> [Instructions to follow]: Extract all lines that hold the string "names".

-- begin --

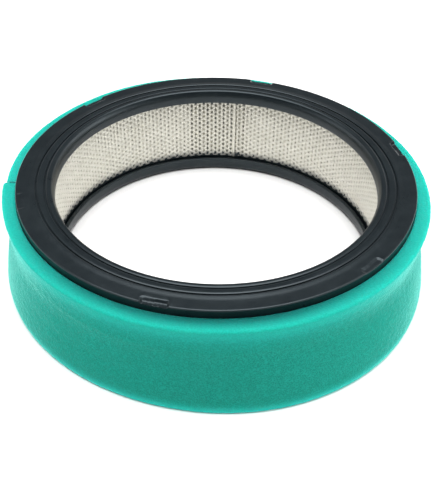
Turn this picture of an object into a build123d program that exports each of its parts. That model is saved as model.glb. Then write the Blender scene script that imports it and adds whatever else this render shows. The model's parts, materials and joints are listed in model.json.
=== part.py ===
from build123d import *
from math import cos, pi, radians, sin
import os

# Ring-shaped engine air filter element that wears a foam pre-cleaner sleeve.
# Millimetres, +Z up. The origin is the centre of the face that the element stands on.
# Both end caps come out of one mould, so the upper one is the lower one turned over.

# Element
element_height = 63.5
bore_radius = 97.0            # cylindrical land that seats on the air cleaner base
mouth_radius = 98.4           # widest point of the lead-in at each sealing face

# End cap: heights are measured from its sealing face into the element
cap_radius = 118.3
cap_wall_height = 10.0
cap_edge_round = 0.8
lead_in_height = 3.0
lip_height = 8.8
lip_radius = 99.6             # outside of the standing lip around the bore
lip_round = 0.6
moat_floor = 5.6              # bottom of the slot between the lip and the inner screen
pocket_floor = 4.2            # the pleat pack is cast in down to here

# End cap: rings moulded into the sealing face, from the bore outwards
crown_outer_radius = 100.4    # the rounded crown starts at the mouth
crown_drop = 0.45             # both feet of the crown stand this much lower than its top
ridge_inner_radius = 101.9
ridge_outer_radius = 104.9
ridge_drop = 0.35             # the ridge between the two grooves stands this much lower
slope_foot_radius = 107.1
flat_inner_radius = 109.3
groove_depth = 1.1

# Six notches in the outer edge, left by the mould's locating lugs
notch_count = 6
notch_first_angle = 15.0
notch_width = 14.0
notch_inner_radius = 115.0
notch_depth = 2.0
notch_corner_round = 1.2

# Pleat pack
screen_thickness = 0.5
inner_screen_radius = 101.4   # inside face
outer_screen_radius = 115.0   # inside face
screen_lap_angle = 19.0       # how far the rolled sheet runs over itself
inner_lap_start = 82.0
outer_lap_start = 219.0
screen_lap_inset = 5.0        # the second layer stops this far short of the sheet's edges
screen_gap = 0.15             # between the laps and the folds of the paper

pleat_count = 117
paper_thickness = 0.45
fold_width = 0.9              # flat length of paper across the tip of a fold
clip_angle = 262.0            # where the two ends of the pleated strip meet
clip_thickness = 0.4
clip_depth = 7.0
clip_paper_gap = 0.25         # between the two strip ends

# Foam pre-cleaner sleeve
foam_bore_radius = 118.6
foam_bottom = 0.4
foam_top = 58.6
foam_foot_radius = 130.4
foam_foot_height = 5.0
foam_waist_radius = 124.8
foam_waist_height = 42.0
foam_rim_radius = 127.4
foam_rim_height = 54.4
foam_foot_round = 2.0
foam_rim_round = 3.6
foam_crest_width = 5.0         # level part of the top, outside its slope down to the caps
foam_top_dip = 0.6
seam_angle = 182.5            # where the ends of the foam strip are glued together
seam_width = 0.4
seam_inset = 0.4              # the glue film stops this far outside the foam's bore
seam_depth = 3.2              # and this far inside its waist


def polar(radius, degrees):
    return Vector(radius * cos(radians(degrees)), radius * sin(radians(degrees)))


def ring_of(section):
    """Solid of revolution about Z of a section drawn with X as radius and Y as height."""
    return revolve(Plane.XZ * section, Axis.Z, 360)


def tube(inner_radius, outer_radius, low, high):
    wall = Circle(outer_radius) - Circle(inner_radius)
    return extrude(Plane.XY.offset(low) * wall, high - low)


def groove(inner_edge, outer_edge):
    """A round-bottomed groove between two points of the sealing face."""
    middle = ((inner_edge[0] + outer_edge[0]) / 2, groove_depth)
    return ThreePointArc(inner_edge, middle, outer_edge)


def end_cap_section():
    """Half-section of an end cap, drawn upwards from its sealing face at height 0."""
    pocket_outer = outer_screen_radius + screen_thickness
    mouth = (mouth_radius, crown_drop)
    crown_radius = (mouth_radius + crown_outer_radius) / 2
    crown_end = (crown_outer_radius, crown_drop)
    ridge_start = (ridge_inner_radius, ridge_drop)
    ridge_end = (ridge_outer_radius, ridge_drop)
    slope_foot = (slope_foot_radius, ridge_drop)
    edge_low = (cap_radius - cap_edge_round, 0)
    edge_mid = (
        cap_radius - cap_edge_round * (1 - sin(pi / 4)),
        cap_edge_round * (1 - sin(pi / 4)),
    )
    edge_high = (cap_radius, cap_edge_round)
    lead_in_foot = (bore_radius, lead_in_height)
    with BuildSketch() as section:
        with BuildLine():
            ThreePointArc(mouth, (crown_radius, 0), crown_end)
            groove(crown_end, ridge_start)
            Line(ridge_start, ridge_end)
            groove(ridge_end, slope_foot)
            Line(slope_foot, (flat_inner_radius, 0))
            Line((flat_inner_radius, 0), edge_low)
            ThreePointArc(edge_low, edge_mid, edge_high)
            FilletPolyline(
                edge_high,
                (cap_radius, cap_wall_height),
                (pocket_outer, cap_wall_height),
                (pocket_outer, pocket_floor),
                (inner_screen_radius, pocket_floor),
                (inner_screen_radius, moat_floor),
                (lip_radius, moat_floor),
                (lip_radius, lip_height),
                (bore_radius, lip_height),
                lead_in_foot,
                radius=[cap_edge_round, cap_edge_round, 0, 0, 0, 0, lip_round, lip_round],
            )
            Line(lead_in_foot, mouth)
        make_face()
    return section.sketch


def notch_cutter():
    """The six lug notches, cut into the sealing face through the outer edge."""
    reach = 2 * (cap_radius - notch_inner_radius)
    lug = Box(reach, notch_width, 2 * notch_depth)
    lug = fillet(lug.edges().filter_by(Axis.Z).group_by(Axis.X)[0], notch_corner_round)
    lug = Pos(notch_inner_radius + reach / 2, 0, 0) * lug
    step = 360 / notch_count
    return [Rot(0, 0, notch_first_angle + step * i) * lug for i in range(notch_count)]


def lower_end_cap():
    return ring_of(end_cap_section()) - notch_cutter()


def upper_end_cap():
    """The same moulding, turned over so that its notches line up with the lower ones."""
    return Pos(0, 0, element_height) * mirror(lower_end_cap(), Plane.XY)


def rolled_screen(radius, lap_start, lap_inside):
    """A sheet rolled into a tube whose ends lap, the lap standing on one side of the wall."""
    low = pocket_floor
    high = element_height - pocket_floor
    outer_radius = radius + screen_thickness
    wall = tube(radius, outer_radius, low, high)
    lap_inner_radius = radius - screen_thickness if lap_inside else outer_radius
    layer = tube(
        lap_inner_radius,
        lap_inner_radius + screen_thickness,
        low + screen_lap_inset,
        high - screen_lap_inset,
    )
    far_point = 2 * radius
    lap_end = lap_start + screen_lap_angle
    wedge = make_face(
        Polyline((0, 0), polar(far_point, lap_start), polar(far_point, lap_end), close=True)
    )
    lap = layer & extrude(wedge, element_height)
    return wall + lap


def pleat_tip_radii():
    """Radii of the paper's centre line at the inner and the outer folds."""
    inner_lap_face = inner_screen_radius + 2 * screen_thickness
    outer_lap_face = outer_screen_radius - screen_thickness
    margin = screen_gap + paper_thickness / 2
    return inner_lap_face + margin, outer_lap_face - margin


def paper_centre_line():
    """Centre line of the pleated strip, from one end inside the clip round to the other."""
    inner, outer = pleat_tip_radii()
    pitch = 360 / pleat_count
    end_radius = outer - 2 * clip_thickness
    end_offset = (clip_paper_gap + paper_thickness) / 2
    end_angle = end_offset / end_radius * 180 / pi
    foot_angle = end_offset / inner * 180 / pi
    half_inner_fold = fold_width / 2 / inner * 180 / pi
    half_outer_fold = fold_width / 2 / outer * 180 / pi
    first_fold_angle = foot_angle + 2 * half_inner_fold
    points = [polar(end_radius, clip_angle + end_angle)]
    points.append(polar(inner, clip_angle + foot_angle))
    points.append(polar(inner, clip_angle + first_fold_angle))
    for i in range(pleat_count):
        out_angle = clip_angle + pitch * (i + 0.5)
        in_angle = clip_angle + pitch * (i + 1)
        points.append(polar(outer, out_angle - half_outer_fold))
        points.append(polar(outer, out_angle + half_outer_fold))
        if i < pleat_count - 1:
            points.append(polar(inner, in_angle - half_inner_fold))
            points.append(polar(inner, in_angle + half_inner_fold))
    points.append(polar(inner, clip_angle - first_fold_angle))
    points.append(polar(inner, clip_angle - foot_angle))
    points.append(polar(end_radius, clip_angle - end_angle))
    return points


def strip_outline(points, thickness):
    """Closed outline of a strip of even thickness that follows the given centre line."""
    left = []
    right = []
    runs = [(end - start).normalized() for start, end in zip(points, points[1:])]
    for point, run_in, run_out in zip(points, runs[:1] + runs, runs + runs[-1:]):
        normal_in = Vector(-run_in.Y, run_in.X)
        normal_out = Vector(-run_out.Y, run_out.X)
        side = (normal_in + normal_out).normalized()
        reach = thickness / 2 / side.dot(normal_in)
        left.append(point + side * reach)
        right.append(point - side * reach)
    return left + right[::-1]


def pleated_media():
    outline = strip_outline(paper_centre_line(), paper_thickness)
    face = make_face(Polyline(*outline, close=True))
    low = pocket_floor
    return extrude(Pos(0, 0, low) * face, element_height - 2 * low)


def media_seam_clip():
    """A folded metal channel that grips the two ends of the pleated strip."""
    jaw_tip = pleat_tip_radii()[1] - clip_depth
    web_back = pleat_tip_radii()[1] - clip_thickness
    web_front = web_back - clip_thickness
    inside_width = clip_paper_gap + 2 * paper_thickness
    outside_width = inside_width + 2 * clip_thickness
    height = element_height - 2 * pocket_floor
    middle = element_height / 2
    body = Pos((jaw_tip + web_back) / 2, 0, middle)
    slot = Pos((jaw_tip + web_front) / 2, 0, middle)
    channel = body * Box(web_back - jaw_tip, outside_width, height)
    channel -= slot * Box(web_front - jaw_tip, inside_width, height)
    return Rot(0, 0, clip_angle) * channel


def foam_section():
    """Half-section of the sleeve: a straight bore, a low swell, a waist and a rounded rim."""
    foot = (foam_foot_radius, foam_bottom + foam_foot_height)
    waist = (foam_waist_radius, foam_waist_height)
    rim = (foam_rim_radius, foam_rim_height)
    with BuildSketch() as section:
        with BuildLine():
            Spline(foot, waist, rim)
            Polyline(
                rim,
                (foam_rim_radius, foam_top),
                (foam_rim_radius - foam_crest_width, foam_top),
                (foam_bore_radius, foam_top - foam_top_dip),
                (foam_bore_radius, foam_bottom),
                (foam_foot_radius, foam_bottom),
                foot,
            )
        make_face()
        corners = section.vertices().group_by(Axis.Y)
        rim_corners = corners[-1].sort_by(Axis.X)
        foot_corners = corners[0].sort_by(Axis.X)
        fillet(rim_corners[-1], foam_rim_round)
        fillet(foot_corners[-1], foam_foot_round)
    return section.sketch


def seam_slab(inner, outer, inset):
    """The radial slab of the butt joint, between two radii, short of both ends by the inset."""
    height = foam_top - foam_bottom - 2 * inset
    slab = Box(outer - inner, seam_width, height)
    centre = Pos((inner + outer) / 2, 0, (foam_top + foam_bottom) / 2)
    return Rot(0, 0, seam_angle) * centre * slab


def foam_precleaner():
    """The foam strip bent round to a sleeve, with the butt joint left open for the glue."""
    clear_of_foam = foam_foot_radius - foam_bore_radius
    gap = seam_slab(foam_bore_radius - clear_of_foam, foam_foot_radius + clear_of_foam, -1)
    return ring_of(foam_section()) - gap


def precleaner_seam_glue():
    """The film of adhesive in the butt joint, set back from the sleeve's faces."""
    inner = foam_bore_radius + seam_inset
    outer = foam_waist_radius - seam_depth
    return seam_slab(inner, outer, foam_rim_round)


nodes = {
    "lower_end_cap": lower_end_cap(),
    "upper_end_cap": upper_end_cap(),
    "inner_screen": rolled_screen(inner_screen_radius, inner_lap_start, False),
    "outer_screen": rolled_screen(outer_screen_radius, outer_lap_start, True),
    "pleated_media": pleated_media(),
    "media_seam_clip": media_seam_clip(),
    "foam_precleaner": foam_precleaner(),
    "precleaner_seam_glue": precleaner_seam_glue(),
}

os.makedirs("parts", exist_ok=True)
for name, shape in nodes.items():
    export_step(shape, f"parts/{name}.step")
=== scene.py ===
import json
import math

import bpy
import numpy as np
from mathutils import Matrix, Vector, noise


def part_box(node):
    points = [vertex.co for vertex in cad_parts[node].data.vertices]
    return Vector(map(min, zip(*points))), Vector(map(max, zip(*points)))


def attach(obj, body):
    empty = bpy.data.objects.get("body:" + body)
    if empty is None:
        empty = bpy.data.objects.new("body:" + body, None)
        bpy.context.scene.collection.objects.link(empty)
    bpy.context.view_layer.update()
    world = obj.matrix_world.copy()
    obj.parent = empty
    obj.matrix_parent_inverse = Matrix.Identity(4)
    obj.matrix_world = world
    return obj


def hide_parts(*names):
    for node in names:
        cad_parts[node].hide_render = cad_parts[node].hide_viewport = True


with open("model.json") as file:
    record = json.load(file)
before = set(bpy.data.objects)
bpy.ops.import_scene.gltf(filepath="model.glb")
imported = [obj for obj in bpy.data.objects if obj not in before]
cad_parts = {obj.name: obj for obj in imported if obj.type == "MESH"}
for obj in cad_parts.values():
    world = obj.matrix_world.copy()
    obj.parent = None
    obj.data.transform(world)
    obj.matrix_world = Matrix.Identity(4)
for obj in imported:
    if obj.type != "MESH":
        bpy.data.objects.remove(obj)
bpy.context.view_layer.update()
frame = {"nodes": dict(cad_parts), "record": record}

# Looks of a ring air filter element with a foam pre-cleaner sleeve.
# Angles are degrees counter-clockwise from +X. Section points are (radius, height) in millimetres,
# and heights of a cap's section are measured from its sealing face into the element.

MM = 0.001

cap_low, cap_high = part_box("upper_end_cap")
foam_low, foam_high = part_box("foam_precleaner")
screen_low, screen_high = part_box("inner_screen")
outer_screen_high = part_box("outer_screen")[1]
media_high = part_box("pleated_media")[1]
bore_mount = next(m for m in frame["record"]["mounts"] if m["name"] == "centre_bore")

CAP_RADIUS = cap_high.x / MM
CAP_HEIGHT = (cap_high.z - cap_low.z) / MM
ELEMENT_HEIGHT = cap_high.z / MM
BORE_RADIUS = bore_mount["dims"]["r_mm"]
FOAM_BOTTOM = foam_low.z / MM
FOAM_TOP = foam_high.z / MM
FOAM_FOOT_RADIUS = foam_high.x / MM
FOAM_CLEARANCE = 0.3
FOAM_BORE_RADIUS = CAP_RADIUS + FOAM_CLEARANCE
PACK_LOW = screen_low.z / MM
PACK_HIGH = screen_high.z / MM
LIP_TO_SCREEN = 4.4
INNER_SCREEN_RADIUS = BORE_RADIUS + LIP_TO_SCREEN
OUTER_SCREEN_RADIUS = outer_screen_high.x / MM
MEDIA_OUTER_RADIUS = media_high.x / MM
SHEET = 0.5  # thickness of both screens
FOAM_SEAM_ANGLE = 182.5
INNER_LAP_ANGLE = 82.0
OUTER_LAP_ANGLE = 219.0
CLIP_ANGLE = 262.0
LAP_STEP = 0.62  # how far the end of a rolled screen lies behind its start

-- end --

> [Worked solution]:
def hide_parts(*names):
    for node in names:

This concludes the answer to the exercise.